Vanillin (vanilla), cinnamaldehyde (cinnamon), eugenol (clove), and acetylpyridine (burnt flavor) impair A23187-induced nitric oxide production and increase expression of the proinflammatory mediator interleukin(IL)-6 across all concentrations tested, “suggesting that the endothelium is particularly sensitive to these flavors,” Jessica Fetterman, PhD, of Boston University School of Medicine, and her colleagues wrote of their findings.
There are more than 7,000 different flavors of e-cigarettes on the market. Although many of the flavorings used have been determined to be safe in food products, the long-term safety for inhalation into the lungs is not yet known.
“When we eat something, the stomach has a lot of mechanisms to detoxify, but the lungs and blood vessels are largely unprotected,” Fetterman said. “People aren’t meant to inhale a lot of stuff into their lungs other than air.”
In addition to examining vanillin, cinnamaldehyde, eugenol, and acetylpyridine, the researchers also investigated the impact of dacetyl (butter), dimethylpyrazine (strawberry), isoamyl acetate (banana), and eucalyptol (spicy cooling) on endothelial cell function. Isolated endothelial cells from participants who use non-menthol- or menthol-flavored tobacco cigarettes showed impaired A23187-stimulated nitric oxide production compared with those from nonsmokers.
Treatment of endothelial cells isolated from nonsmoking participants with either menthol (0.01 mmol/L) or eugenol (0.01 mmol/L) decreased A23187-stimulated nitric oxide production.
The researchers incubated commercially available human aortic endothelial cells with vanillin, menthol, cinnamaldehyde, eugenol, dimethylpyrazine, diacetyl, isoamyl acetate, eucalyptol, and acetylpyrazine (0.1–100 mmol/L) for 90 minutes. They then measured cell death, reactive oxygen species production, expression of IL-6, and nitric oxide production.
“Cell death and reactive oxygen species production were induced only at high concentrations unlikely to be achieved in vivo. Lower concentrations of selected flavors (vanillin, menthol, cinnamaldehyde, eugenol, and acetylpyridine) induced both inflammation and impaired A23187-stimulated nitric oxide production consistent with endothelial dysfunction,” according to the report.
Tobacco flavoring additives were found to restrict stimulated nitric oxide production and inflammation, “suggestive of endothelial dysfunction across a range of concentrations likely to be achieved in vivo.”

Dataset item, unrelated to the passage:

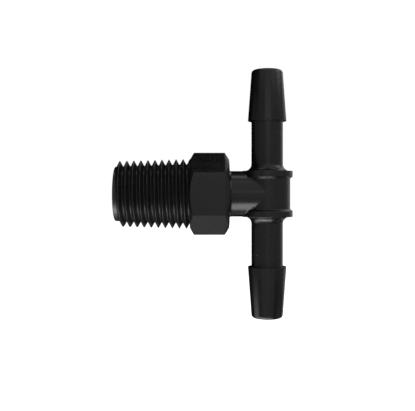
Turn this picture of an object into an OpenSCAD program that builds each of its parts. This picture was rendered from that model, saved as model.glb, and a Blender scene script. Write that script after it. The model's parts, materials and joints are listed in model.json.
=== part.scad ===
// Barbed tee connector: a hose barb at each end of the run and a male taper pipe thread on the branch.
// The origin is where the run's bore and the branch's bore cross. +Z is up the run, and the thread
// points towards -X. Lengths are in millimetres. "Reach" is a distance along the branch from the
// run's axis, and "rise" is a distance along the run from the branch's axis.
//
// The fitting is one injection moulding. Each of its sections is a node of its own, and the sections
// meet face to face.

/* [Run] */
// Diameter of the barrel where the run and the branch cross
barrel_d = 9.2; // [9:0.1:10]
// Diameter of the collar at each end of the barrel
collar_d = 10.2; // [9.8:0.1:11]
// Rise of each collar's outer face
collar_rise = 4.6; // [4.6:0.1:5.5]
// Height of a collar's straight rim
collar_rim = 1.1; // [0.6:0.1:1.4]
// Height of the slope between a collar's rim and the barrel
collar_slope = 0.5; // [0.2:0.1:0.8]

/* [Hose ends] */
// Diameter of the stem behind each barb
stem_d = 6.3; // [5.6:0.1:6.6]
// Radius of the fillet where a stem spreads into its collar
stem_fillet = 1.4; // [0.6:0.1:1.4]
// Rise of each barb's sharp back edge
barb_rise = 14.6; // [9:0.1:18]
// Diameter of a barb at its sharp back edge
barb_d = 7.7; // [7:0.1:8.5]
// Diameter of a barb at the edge of its nose
barb_tip_d = 6.2; // [5.6:0.1:6.6]
// Length of a barb from its back edge to its nose
barb_len = 10.3; // [7:0.1:13]
// Radius on the outer edge of a barb's nose
barb_round = 0.7; // [0.1:0.1:0.7]

/* [Branch] */
// Diameter of the neck between the barrel and the hexagon
neck_d = 9.1; // [8:0.1:9.1]
// Radius of the fillet where the neck meets the hexagon
neck_fillet = 0.5; // [0.2:0.1:0.8]
// Reach of the hexagon's near face
hex_reach = 7.7; // [6.5:0.1:12]
// Length of the hexagon
hex_len = 7.8; // [6:0.1:12]
// Hexagon size across its flats, nine sixteenths of an inch
hex_flats = 14.288; // [14:0.001:16]
// Diameter of the circle that the chamfers leave on each face of the hexagon
hex_face_d = 13.8; // [13.4:0.1:14.2]
// Angle of the chamfers on the hexagon's corners
hex_chamfer = 30; // [20:1:40]

/* [Pipe thread] */
// Threads per inch
threads_per_inch = 18; // [14:1:20]
// Number of whole turns from the hexagon to the first full crest
thread_turns = 10; // [6:1:12]
// Crest diameter at the first full thread
thread_d = 13.2; // [13:0.1:13.8]
// Taper of the thread on its diameter, one in this many
thread_taper = 16; // [12:1:24]
// Height of the thread from its root to its crest
thread_height = 1.1; // [0.8:0.05:1.1]
// Length of the plain nose in front of the thread
nose_len = 0.3; // [0.3:0.1:2]
// Radius on the nose's outer edge
nose_round = 0.25; // [0.1:0.05:0.25]

/* [Bores] */
// Bore right through the run
run_bore_d = 4.3; // [3:0.1:4.6]
// Bore through the neck
branch_bore_d = 4; // [2.5:0.1:4.2]
// Wider bore inside the threaded stem
stem_bore_d = 7.4; // [5:0.1:8]
// Reach at which the wider bore has narrowed to the neck's bore
shoulder_reach = 11.5; // [11:0.1:13]
// Length of the conical shoulder between the two bores
shoulder_len = 1.5; // [0.5:0.1:2]

/* [Hidden] */
$fn = 96;
INCH = 25.4;
MOULDING = "#1b1b1c";
BARREL_RISE = collar_rise - collar_rim - collar_slope;
HEX_FACE = hex_reach + hex_len;
HEX_CORNERS = hex_flats / cos(30);
PITCH = INCH / threads_per_inch;
// Round side count of the thread's mesh
THREAD_SIDES = 60;
// Half widths of the crest and of the root, as shares of the pitch
CREST_HALF = 0.02;
FLANK = thread_height / (PITCH * tan(60));
ROOT_HALF = 0.5 - CREST_HALF - FLANK;
// The ridge fades into the nose over this share of a turn after its last full crest
FADE = 0.3;
// Share of a turn from the end of that fade to the nose
RUNOUT = 0.15;
THREAD_END = HEX_FACE + (thread_turns + FADE + RUNOUT) * PITCH;
// Phase of each line that runs along the helix, and whether it is on the crest
LINES = [-CREST_HALF, CREST_HALF, 0.5 - ROOT_HALF, 0.5 + ROOT_HALF];
// How far a tool reaches past the face that it cuts
PAST = 1;

// Puts a child drawn up the Z axis on the branch, reaching towards -X
module on_branch() { rotate([0, -90, 0]) children(); }

// Mirrors the upper half of the run to the lower half
module at_end(up) { mirror([0, 0, up ? 0 : 1]) children(); }

// The bores of the whole fitting, cut out of each section
module bores() {
    cylinder(d = run_bore_d, h = 2 * (barb_rise + barb_len + PAST), center = true);
    on_branch() {
        cylinder(d = branch_bore_d, h = shoulder_reach + PAST);
        translate([0, 0, shoulder_reach])
            cylinder(d1 = branch_bore_d, d2 = stem_bore_d, h = shoulder_len);
        translate([0, 0, shoulder_reach + shoulder_len])
            cylinder(d = stem_bore_d, h = THREAD_END + nose_len - shoulder_reach);
    }
}

// Outline of a collar above the barrel: a slope, a straight rim and the outer face
module collar_outline() {
    polygon([[0, BARREL_RISE], [barrel_d / 2, BARREL_RISE],
        [collar_d / 2, BARREL_RISE + collar_slope], [collar_d / 2, collar_rise], [0, collar_rise]]);
}

// Outline of the fillet on a collar's outer face, which narrows to the stem
module flare_outline() {
    spread = stem_d / 2 + stem_fillet;
    difference() {
        translate([0, collar_rise]) square([spread, stem_fillet]);
        translate([spread, collar_rise + stem_fillet]) circle(r = stem_fillet);
    }
}

// Everything on the run that the branch's neck butts against
module run_core() {
    cylinder(d = barrel_d, h = 2 * BARREL_RISE, center = true);
    for (up = [true, false]) at_end(up) rotate_extrude() collar_outline();
}

// A barb's outline: a flat back, a sharp edge, a long taper and a rounded nose
module barb_outline() {
    nose = barb_rise + barb_len;
    taper = atan((barb_d - barb_tip_d) / 2 / barb_len);
    // Centre of the nose's round, which touches the taper and the nose's face
    round_x = barb_tip_d / 2 - barb_round * (1 - sin(taper)) / cos(taper);
    round_y = nose - barb_round;
    touch = [round_x + barb_round * cos(taper), round_y + barb_round * sin(taper)];
    polygon([[0, barb_rise], [barb_d / 2, barb_rise], touch, [round_x, round_y], [round_x, nose],
        [0, nose]]);
    translate([round_x, round_y]) circle(r = barb_round);
}

// Radius of the thread's surface at a reach and an angle around the branch
function crest_radius(reach) =
    thread_d / 2 + (HEX_FACE + thread_turns * PITCH - reach) / (2 * thread_taper);
function ridge_share(phase) = min(1, max(0, (0.5 - ROOT_HALF - abs(phase)) / FLANK));
function fade_share(turns) = min(1, max(0, (thread_turns + FADE - turns) / FADE));
function thread_radius(reach, angle) =
    let (along = (reach - HEX_FACE) / PITCH - angle / 360, turn = round(along))
    crest_radius(reach) - thread_height
        + thread_height * ridge_share(along - turn) * fade_share(turn + angle / 360);

// A point of the thread's mesh: side i, and line j of the helix, held between the two end faces
function thread_point(i, j) =
    let (angle = 360 * i / THREAD_SIDES,
        turns = floor(j / len(LINES)) - 1 + LINES[j % len(LINES)] + i / THREAD_SIDES,
        reach = min(THREAD_END, max(HEX_FACE, HEX_FACE + turns * PITCH)),
        radius = thread_radius(reach, angle))
    [radius * cos(angle), radius * sin(angle), reach];

// Solid helical ridge on a taper, flat at both ends
module helix() {
    last = len(LINES) * (thread_turns + 2);
    // One more turn on is the same line, so the last side joins the first a whole turn further up
    function at(i, j) = (i % THREAD_SIDES) * (last + 1)
        + min(last, j + (i == THREAD_SIDES ? len(LINES) : 0));
    sides = [for (i = [0:THREAD_SIDES - 1], j = [0:last - 1], half = [0, 1])
        half == 0 ? [at(i, j), at(i, j + 1), at(i + 1, j + 1)]
            : [at(i, j), at(i + 1, j + 1), at(i + 1, j)]];
    near_end = [for (i = [0:THREAD_SIDES - 1]) at(i, 0)];
    far_end = [for (i = [THREAD_SIDES - 1:-1:0]) at(i, last)];
    polyhedron(points = [for (i = [0:THREAD_SIDES - 1], j = [0:last]) thread_point(i, j)],
        faces = concat(sides, [near_end, far_end]));
}

// Plain rounded nose that guides the thread into its port
module pilot_nose() {
    face_r = crest_radius(THREAD_END) - thread_height;
    color(MOULDING) difference() {
        on_branch() translate([0, 0, THREAD_END]) rotate_extrude() intersection() {
            square([face_r, nose_len]);
            union() {
                square([face_r, nose_len - nose_round]);
                square([face_r - nose_round, nose_len]);
                translate([face_r - nose_round, nose_len - nose_round]) circle(r = nose_round);
            }
        }
        bores();
    }
}

// Tapered right-hand pipe thread on the branch's stem
module pipe_thread() {
    color(MOULDING) difference() {
        on_branch() helix();
        bores();
    }
}

// Hexagon for a spanner, its corners chamfered at both faces
module wrench_hex() {
    chamfer_len = (HEX_CORNERS - hex_face_d) / 2 * tan(hex_chamfer);
    color(MOULDING) difference() {
        on_branch() translate([0, 0, hex_reach]) intersection() {
            cylinder(d = HEX_CORNERS, h = hex_len, $fn = 6);
            union() {
                cylinder(d1 = hex_face_d, d2 = HEX_CORNERS, h = chamfer_len);
                translate([0, 0, chamfer_len]) cylinder(d = HEX_CORNERS, h = hex_len - 2 * chamfer_len);
                translate([0, 0, hex_len - chamfer_len])
                    cylinder(d1 = HEX_CORNERS, d2 = hex_face_d, h = chamfer_len);
            }
        }
        bores();
    }
}

// Round neck from the hexagon to the barrel, which it meets in a saddle
module branch_neck() {
    spread = neck_d / 2 + neck_fillet;
    color(MOULDING) difference() {
        on_branch() rotate_extrude() difference() {
            square([spread, hex_reach]);
            translate([spread, hex_reach - neck_fillet]) circle(r = neck_fillet);
            translate([neck_d / 2, 0]) square([spread, hex_reach - neck_fillet]);
        }
        run_core();
        bores();
    }
}

// Barrel in the middle, between the collars
module tee_barrel() {
    color(MOULDING) difference() {
        cylinder(d = barrel_d, h = 2 * BARREL_RISE, center = true);
        bores();
    }
}

// Collar at one end of the barrel, with the fillet that spreads the stem onto it
module collar(up) {
    color(MOULDING) difference() {
        at_end(up) rotate_extrude() union() {
            collar_outline();
            flare_outline();
        }
        bores();
    }
}

// Stem that the hose closes on, between a collar's fillet and the back of its barb
module stem(up) {
    fillet_rise = collar_rise + stem_fillet;
    color(MOULDING) difference() {
        at_end(up) translate([0, 0, fillet_rise]) cylinder(d = stem_d, h = barb_rise - fillet_rise);
        bores();
    }
}

// Single long barb at one end of the run
module barb(up) {
    color(MOULDING) difference() {
        at_end(up) rotate_extrude() barb_outline();
        bores();
    }
}

pilot_nose();
pipe_thread();
wrench_hex();
branch_neck();
tee_barrel();
collar(true);  // upper_collar
collar(false);  // lower_collar
stem(true);  // upper_stem
stem(false);  // lower_stem
barb(true);  // upper_barb
barb(false);  // lower_barb
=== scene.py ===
"""A moulded barbed tee connector in fine mesh around its packed frame, on a pale studio set."""

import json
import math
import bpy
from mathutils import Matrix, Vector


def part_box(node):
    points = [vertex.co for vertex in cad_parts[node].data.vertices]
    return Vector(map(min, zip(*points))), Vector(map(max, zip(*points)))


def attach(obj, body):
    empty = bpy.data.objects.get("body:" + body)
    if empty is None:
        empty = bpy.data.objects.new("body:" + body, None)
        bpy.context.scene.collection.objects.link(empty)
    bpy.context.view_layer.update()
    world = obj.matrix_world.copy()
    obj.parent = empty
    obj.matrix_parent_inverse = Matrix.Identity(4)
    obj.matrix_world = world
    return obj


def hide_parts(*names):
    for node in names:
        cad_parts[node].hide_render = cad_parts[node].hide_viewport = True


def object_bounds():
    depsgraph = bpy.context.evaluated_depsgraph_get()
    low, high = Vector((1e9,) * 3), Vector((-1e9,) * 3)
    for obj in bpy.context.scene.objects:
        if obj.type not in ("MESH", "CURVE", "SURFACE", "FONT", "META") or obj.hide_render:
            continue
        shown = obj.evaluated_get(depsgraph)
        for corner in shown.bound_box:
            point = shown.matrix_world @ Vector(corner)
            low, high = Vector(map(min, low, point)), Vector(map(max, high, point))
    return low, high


bl_info = {
    "name": "Barbed Tee Connector",
    "version": (1, 0, 0),
    "blender": (4, 5, 0),
    "location": "3D View > Sidebar > Tee",
    "description": "Builds a black nylon tee with two hose barbs and a male taper pipe thread",
    "category": "Add Mesh",
}

import bmesh
import bpy
import numpy as np
from bpy.props import FloatProperty, FloatVectorProperty, IntProperty, PointerProperty
from mathutils import Vector

# The run stands along Z, the branch reaches towards -X, and the camera looks along +Y.
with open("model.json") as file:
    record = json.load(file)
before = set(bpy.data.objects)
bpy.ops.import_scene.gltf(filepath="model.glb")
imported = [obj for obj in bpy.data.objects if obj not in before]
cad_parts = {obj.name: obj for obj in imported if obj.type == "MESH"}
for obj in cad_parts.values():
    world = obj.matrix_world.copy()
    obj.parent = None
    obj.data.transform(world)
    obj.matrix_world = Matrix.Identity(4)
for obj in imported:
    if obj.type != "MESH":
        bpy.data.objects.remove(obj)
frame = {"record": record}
CAD_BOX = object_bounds()
BODY = "root"
MM = 0.001
INCH = 25.4 * MM


def mount_sizes(name):
    """Radius and length in metres of one of the frame's round mounts."""
    dims = next(m for m in frame["record"]["mounts"] if m["name"] == name)["dims"]
    return dims["r_mm"] * MM, dims["length_mm"] * MM


def half_width(node, axis):
    """Half of a node's size along an axis."""
    low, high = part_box(node)
    return (high[axis] - low[axis]) / 2


def length(name, text, default, low=0.0, high=0.1):
    """A length property in metres."""
    return FloatProperty(name=name, description=text, default=default, min=low, max=high,
                         precision=5, subtype="DISTANCE", unit="LENGTH")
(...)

Fetterman said future studies are needed to better understand the short-term and long-term cardiovascular impact of exposure to inhaled tobacco product flavorings. The limitations of their procedure included that flavoring compounds were suspended in media without heating or the addition of other typical electronic liquid constituents, such as the solvents propylene glycol and glycerol. “Heating or combustion of the flavoring compounds likely alters the compounds, making them more or less toxic.”
Still, the study findings overall “provide quantitative support for the regulatory prohibition or the establishment of limitations on allowable levels of these flavorings in electronic liquids and other tobacco products.” The U.S. Food and Drug Administration is currently considering a ban on toxic flavors added to e-cigarettes and other tobacco products.